- Born: 1842 Ireland
- Died: January 4, 1893 (aged 50–51) Whitinsville, Massachusetts
- Buried: Saint Patrick's Cemetery, Northbridge, Massachusetts
- Allegiance: United States of America
- Branch: United States Army Union Army
- Service years: 1861–1865
- Rank: Corporal
- Unit: 25th Regiment Massachusetts Volunteer Infantry - Company C
- Conflicts: Battle of Cold Harbor
- Awards: Medal of Honor

= David P. Casey =

Medal of Honor recipient

David P. Casey (1842 – January 4, 1893) was an Irish soldier who fought in the American Civil War.

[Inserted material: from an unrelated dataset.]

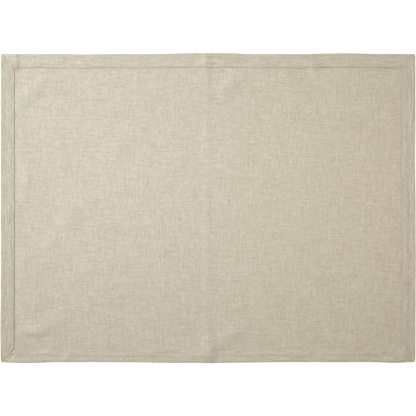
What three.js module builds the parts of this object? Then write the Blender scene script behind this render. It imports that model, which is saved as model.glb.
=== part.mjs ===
// A placemat of natural linen, lying flat with its turned hem upwards.
// Millimetres: +X along the long side, +Y towards the far edge, +Z up.
// The origin is on the table, under the middle of the cloth.

import * as THREE from 'three';

// Finished size between the outer folds of the hems, before the edges bow
const clothLength = 479.8;
const clothDepth = 356.8;

// One layer of the cloth, the two layers along the outer fold of the hem, and the three layers
// along its inner edge, where the raw edge is turned under
const clothThickness = 1.0;
const foldThickness = 1.6;
const hemThickness = 1.85;

// Width of the hem on each side, and of the strip with three layers
const hemWidth = { left: 15.6, right: 15.3, near: 14.7, far: 16.1 };
const turnedUnder = 7.3;

// Points across the upper side of the hem: distance back from its inner edge, and height.
// The cloth eases down over the raw edge, and the inner edge is a soft fold.
const hemSteps = [
  { back: turnedUnder + 1, height: foldThickness },
  { back: turnedUnder - 1, height: hemThickness },
  { back: 0.45, height: hemThickness },
  { back: 0.1, height: 1.5 },
];

// Outer corners, and the groove of the mitre, where two hems meet
const cornerRadius = 2.3;
const mitreHalfWidth = 0.6;
const mitreDepth = 0.4;
const cornerPoints = 5;

// The outer fold of the hem is half round: this many steps from its middle to the top or the underside
const rimSteps = 2;

// Where an edge leaves its straight line: place along the edge, reach each way, and distance outwards
const edgeBows = [
  { side: 'far', at: -2, reach: 62, out: 1.15 },
  { side: 'far', at: 158, reach: 46, out: 0.8 },
  { side: 'far', at: -143, reach: 26, out: -0.5 },
  { side: 'near', at: -10, reach: 112, out: 1.02 },
  { side: 'near', at: -210, reach: 42, out: 1.0 },
  { side: 'near', at: 215, reach: 27, out: 0.75 },
  { side: 'left', at: -142, reach: 72, out: 0.5 },
  { side: 'right', at: -60, reach: 110, out: 0.5 },
  { side: 'right', at: 56, reach: 34, out: -0.5 },
];

// The same for the inner edge of a hem
const hemBows = [
  { side: 'near', at: -60, reach: 180, out: 1.9 },
  { side: 'near', at: -225, reach: 62, out: -1.9 },
  { side: 'near', at: 225, reach: 70, out: -2.2 },
];

// Soft ridges left by folding and handling. Each is a long oval swelling between two ends.
// Looking from its first end to the second, offWidth is its half width on the left where that is
// different.
const ridges = [
  { name: 'centre fold', x1: -1, y1: -480, x2: -1, y2: 480, halfWidth: 7, height: 0.38 },
  { name: 'fold at the far hem', x1: -1, y1: 196, x2: -3, y2: 146, halfWidth: 10, height: 1.6 },
  { name: 'fold at the near hem', x1: -9, y1: -158, x2: 4, y2: -184, halfWidth: 14, height: 2.2 },
  { name: 'fold above the near hem', x1: 8, y1: -185, x2: -5, y2: -130, halfWidth: 10, height: 1.8 },
  { name: 'pucker by the near hem', x1: -32, y1: -177, x2: 61, y2: -130, halfWidth: 12, height: 1.0 },
  {
    name: 'pucker under the far hem',
    x1: 42, y1: 152, x2: 5, y2: 133, halfWidth: 11, offWidth: 20, height: 1.7,
  },
  { name: 'far left corner', x1: -236, y1: 101, x2: -175, y2: 165, halfWidth: 13, height: 1.65 },
  { name: 'left side', x1: -206, y1: 56, x2: -216, y2: -3, halfWidth: 8.2, height: 1.2 },
  { name: 'left hem', x1: -248, y1: -18, x2: -205, y2: 14, halfWidth: 13, height: 1.3 },
  { name: 'near left corner', x1: -218, y1: -152, x2: -152, y2: -116, halfWidth: 14, height: 1.0 },
  {
    name: 'beside the near left corner',
    x1: -224, y1: -141, x2: -178, y2: -145, halfWidth: 9.3, height: 1.8,
  },
];

// Lines of points across the cloth inside the hems, closer together where the ridges are
const columnSpans = [
  { to: -168, steps: 7 },
  { to: -12, steps: 8 },
  { to: 12, steps: 6 },
  { to: 40, steps: 4 },
  { to: clothLength / 2 - hemWidth.right, steps: 9 },
];
const rowSpans = [
  { to: -118, steps: 6 },
  { to: -20, steps: 5 },
  { to: 64, steps: 9 },
  { to: 116, steps: 3 },
  { to: clothDepth / 2 - hemWidth.far, steps: 6 },
];

const halfLength = clothLength / 2;
const halfDepth = clothDepth / 2;
const rimRadius = foldThickness / 2;

// 1 in the middle of a swelling, falling smoothly to 0 at distance 1
function hump(distance) {
  return distance < 1 ? (1 - distance ** 2) ** 2 : 0;
}

function bow(table, side, along) {
  return table
    .filter((row) => row.side === side)
    .reduce((sum, row) => sum + row.out * hump(Math.abs(along - row.at) / row.reach), 0);
}

// How far a point near one side moves outwards. An edge's bow fades out towards the middle of the
// cloth, and a hem's bow fades out on both sides of its inner edge.
function outwards(side, along, inFromEdge, halfSize) {
  const edge = bow(edgeBows, side, along) * (1 - inFromEdge / halfSize) ** 2;
  const hem = bow(hemBows, side, along) * hump(Math.abs(inFromEdge / hemWidth[side] - 1));
  return edge + hem;
}

// Moves a point of the straight-edged rectangle to its place inside the bowed outline
function outlined(x, y) {
  const outX = outwards(x > 0 ? 'right' : 'left', y, halfLength - Math.abs(x), halfLength);
  const outY = outwards(y > 0 ? 'far' : 'near', x, halfDepth - Math.abs(y), halfDepth);
  return [x + Math.sign(x) * outX, y + Math.sign(y) * outY];
}

// How far the ridges raise the cloth off the table
function lift(x, y) {
  const heights = ridges.map((ridge) => {
    const runX = ridge.x2 - ridge.x1;
    const runY = ridge.y2 - ridge.y1;
    const run = Math.hypot(runX, runY);
    const fromX = x - (ridge.x1 + ridge.x2) / 2;
    const fromY = y - (ridge.y1 + ridge.y2) / 2;
    const along = (fromX * runX + fromY * runY) / run;
    const across = (fromX * runY - fromY * runX) / run;
    const width = across > 0 ? ridge.halfWidth : ridge.offWidth ?? ridge.halfWidth;
    return ridge.height * hump(Math.hypot(along / (run / 2), across / width));
  });
  return Math.hypot(...heights);
}

// The places of the lines between two hems, ends included
function linePlaces(start, spans) {
  const places = [start];
  for (const span of spans) {
    const from = places.at(-1);
    for (let step = 1; step <= span.steps; step += 1) {
      places.push(from + ((span.to - from) * step) / span.steps);
    }
  }
  return places;
}

const columns = linePlaces(-halfLength + hemWidth.left, columnSpans);
const rows = linePlaces(-halfDepth + hemWidth.near, rowSpans);

const positions = [];
const triangles = [];

function addPoint(x, y, height) {
  const [placeX, placeY] = outlined(x, y);
  positions.push(placeX, placeY, height + lift(placeX, placeY));
  return positions.length / 3 - 1;
}

function addTriangle(a, b, c, faceUp) {
  if (a === b || b === c || c === a) return;
  triangles.push(...(faceUp ? [a, b, c] : [a, c, b]));
}

function addQuad(a, b, c, d, faceUp) {
  addTriangle(a, b, c, faceUp);
  addTriangle(a, c, d, faceUp);
}

// The points round one corner, from one side to the next. Near the rim they lie on an arc,
// and further in on a square corner with the mitre at its middle point.
function cornerPlaces(signX, signY, backX, backY) {
  const startsLevel = signX !== signY;
  const places = [];
  for (let point = 0; point < cornerPoints; point += 1) {
    const turn = (2 * point) / (cornerPoints - 1) - 1;
    const level = startsLevel ? -turn : turn;
    const mitre = turn === 0;
    if (backX < cornerRadius) {
      const angle = ((1 - level) * Math.PI) / 4;
      const radius = cornerRadius - backX;
      const x = signX * (halfLength - cornerRadius + radius * Math.sin(angle));
      const y = signY * (halfDepth - cornerRadius + radius * Math.cos(angle));
      places.push({ x, y, mitre });
    } else {
      const x = signX * (halfLength - backX - Math.max(level, 0) * 2 * mitreHalfWidth);
      const y = signY * (halfDepth - backY - Math.max(-level, 0) * 2 * mitreHalfWidth);
      places.push({ x, y, mitre });
    }
  }
  return places;
}

// A closed ring of points at given distances in from the four sides, counter-clockwise from above
function addRing(back, height, groove) {
  const innerColumns = columns.slice(1, -1);
  const innerRows = rows.slice(1, -1);
  const places = [
    ...innerColumns.map((x) => ({ x, y: -halfDepth + back.near })),
    ...cornerPlaces(1, -1, back.right, back.near),
    ...innerRows.map((y) => ({ x: halfLength - back.right, y })),
    ...cornerPlaces(1, 1, back.right, back.far),
    ...innerColumns.toReversed().map((x) => ({ x, y: halfDepth - back.far })),
    ...cornerPlaces(-1, 1, back.left, back.far),
    ...innerRows.toReversed().map((y) => ({ x: -halfLength + back.left, y })),
    ...cornerPlaces(-1, -1, back.left, back.near),
  ];
  return places.map(({ x, y, mitre }) => addPoint(x, y, mitre ? height - groove : height));
}

// The grid of points inside the hems, and the ring of its border with each corner point repeated
function addGrid(height, faceUp) {
  const grid = rows.map((y) => columns.map((x) => addPoint(x, y, height)));
  for (let row = 1; row < rows.length; row += 1) {
    for (let column = 1; column < columns.length; column += 1) {
      const [a, b] = [grid[row - 1][column - 1], grid[row - 1][column]];
      const [c, d] = [grid[row][column], grid[row][column - 1]];
      addQuad(a, b, c, d, faceUp);
    }
  }
  const lastRow = grid.length - 1;
  const lastColumn = columns.length - 1;
  const corner = (index) => Array(cornerPoints).fill(index);
  return [
    ...grid[0].slice(1, -1),
    ...corner(grid[0][lastColumn]),
    ...grid.slice(1, -1).map((line) => line[lastColumn]),
    ...corner(grid[lastRow][lastColumn]),
    ...grid[lastRow].slice(1, -1).toReversed(),
    ...corner(grid[lastRow][0]),
    ...grid.slice(1, -1).toReversed().map((line) => line[0]),
    ...corner(grid[0][0]),
  ];
}

// Bands of faces from each ring to the next one inwards
function addBands(rings, faceUp) {
  for (let ring = 1; ring < rings.length; ring += 1) {
    const [outer, inner] = [rings[ring - 1], rings[ring]];
    outer.forEach((point, index) => {
      const next = (index + 1) % outer.length;
      addQuad(point, outer[next], inner[next], inner[index], faceUp);
    });
  }
}

function equalBack(distance) {
  return { left: distance, right: distance, near: distance, far: distance };
}

function backFromInnerEdge(distance) {
  return {
    left: hemWidth.left - distance,
    right: hemWidth.right - distance,
    near: hemWidth.near - distance,
    far: hemWidth.far - distance,
  };
}

// One ring of the half-round outer fold, above or below its middle
function addRimRing(step, faceUp) {
  const angle = (step / rimSteps) * (Math.PI / 2);
  const back = equalBack(rimRadius * (1 - Math.cos(angle)));
  const rise = rimRadius * Math.sin(angle);
  const groove = faceUp ? (mitreDepth * step) / rimSteps : 0;
  return addRing(back, faceUp ? rimRadius + rise : rimRadius - rise, groove);
}

function buildCloth() {
  const rim = addRimRing(0, true);
  const upper = [rim];
  const lower = [rim];
  for (let step = 1; step <= rimSteps; step += 1) {
    upper.push(addRimRing(step, true));
    lower.push(addRimRing(step, false));
  }
  for (const { back, height } of hemSteps) {
    upper.push(addRing(backFromInnerEdge(back), height, mitreDepth));
  }
  upper.push(addGrid(clothThickness, true));
  lower.push(addGrid(0, false));
  addBands(upper, true);
  addBands(lower, false);

  const geometry = new THREE.BufferGeometry();
  geometry.setAttribute('position', new THREE.Float32BufferAttribute(positions, 3));
  geometry.setIndex(triangles);
  geometry.computeVertexNormals();
  const linen = new THREE.MeshStandardMaterial({ color: 0xcbc4b2, roughness: 0.9, metalness: 0 });
  const cloth = new THREE.Mesh(geometry, linen);
  cloth.name = 'cloth';
  return cloth;
}

const placemat = new THREE.Group();
placemat.add(buildCloth());

export default placemat;
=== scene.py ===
# A placemat of natural linen, seen from straight above on a white table
import math

import bpy
import numpy as np
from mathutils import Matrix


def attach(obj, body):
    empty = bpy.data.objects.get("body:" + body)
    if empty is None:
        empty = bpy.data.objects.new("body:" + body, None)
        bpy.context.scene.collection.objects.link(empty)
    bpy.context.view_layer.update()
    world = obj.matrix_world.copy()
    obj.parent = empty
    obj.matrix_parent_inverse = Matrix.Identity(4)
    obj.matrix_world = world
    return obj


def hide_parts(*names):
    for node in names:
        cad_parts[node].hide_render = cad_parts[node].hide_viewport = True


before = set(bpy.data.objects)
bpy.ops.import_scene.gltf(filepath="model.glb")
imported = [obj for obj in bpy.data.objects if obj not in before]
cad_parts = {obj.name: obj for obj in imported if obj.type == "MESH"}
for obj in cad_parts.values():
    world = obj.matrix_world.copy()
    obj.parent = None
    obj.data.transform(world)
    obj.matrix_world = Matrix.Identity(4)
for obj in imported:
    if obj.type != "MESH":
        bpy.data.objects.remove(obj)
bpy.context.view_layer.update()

mm = 0.001

# The cloth's shape, in millimetres until it becomes a mesh

cloth = {
    "length": 479.8,            # between the outer folds of the hems, before the edges bow
    "depth": 356.8,
    "thickness": 1.0,           # one layer
    "foldThickness": 1.6,       # two layers, along the outer fold of the hem
    "hemWidth": {"left": 15.6, "right": 15.3, "near": 14.7, "far": 16.1},
    "cornerRadius": 2.3,
    "cornerSteps": [0, 0.15, 0.4, 0.8, 1.3, 1.8, 2.3, 3.0],     # places near a corner, on its sides
    "columns": 391,             # places between the corner steps, along the length
    "rows": 287,
    "rimSteps": 5,              # from the middle of the outer fold to its top
    "coarseFrom": 3.8,          # inside the hem's edge, where the mesh gets coarser
    "undersideRings": [1.9, 3.8, 7.4],      # in from the outer fold, each coarser than the last
    "mitreWidth": 0.65,
    "mitreDepth": {"near left": 1.3, "near right": 0.4, "far left": 0.45, "far right": 0.1},
    "mitreFrom": 1.04,          # the height where a mitre begins,
    "mitreRise": 0.6,           # and how much higher it is at its full depth
    "mitreShift": 1.3,          # how far the near left one lies inside the near hem's end
    "mitreNose": 0.35,          # the left hem's end stands up beside the near left one,
    "noseBeside": 1.0,          # this far from it
    "noseWidth": 0.55,
    "creaseDip": {"left": 0.05, "right": 0.38, "near": 0.22, "far": 0.0},   # beside the inner edge
    "noseRise": {"left": 0.14, "right": 0.0, "near": 0.0, "far": 0.21},     # of the fold at that edge
    "edgeWander": 0.06,         # how far the outer folds stray from a true line
    "edgeWaves": (18, 70),      # shortest and longest wave of that
    "hemWander": 0.07,          # and the inner edges of the hems
    "hemWaves": (12, 60),
    "ripple": 0.05,             # faint waves that pressing leaves
    "rippleWaves": (22, 75),
    "rippleCount": 14,
    "sharpFrom": 55,            # degrees between faces that keep an edge
    "seed": 31,
}

# Where an edge leaves its straight line: place along the edge, reach each way, distance outwards
edgeBows = [
    dict(side="far", at=-2, reach=62, out=1.15),
    dict(side="far", at=158, reach=46, out=0.8),
    dict(side="far", at=-143, reach=26, out=-0.5),
    dict(side="near", at=-10, reach=112, out=1.02),
    dict(side="near", at=-210, reach=42, out=1.0),
    dict(side="near", at=215, reach=27, out=0.75),
    dict(side="left", at=-142, reach=72, out=0.5),
    dict(side="right", at=-60, reach=110, out=0.5),
    dict(side="right", at=56, reach=34, out=-0.5),
]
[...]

Casey received the United States' highest award for bravery during combat, the Medal of Honor, for his action during the Battle of Cold Harbor in Virginia on 3 June 1864. He was honored with the award on 14 September 1888.

==Biography==
Casey was born in Ireland in 1842. He joined the Army from Northbridge, Massachusetts in October 1861, and mustered out with his regiment in July 1865. Casey died on 4 January 1893, and his remains are interred at Saint Patrick's Cemetery in Northbridge.

==Medal of Honor citation==

Two color bearers having been shot dead one after the other, the last one far in advance of his regiment and close to the enemy's line, this soldier rushed forward, and, under a galling fire, after removing the dead body of the bearer therefrom, secured the flag and returned with it to the Union lines.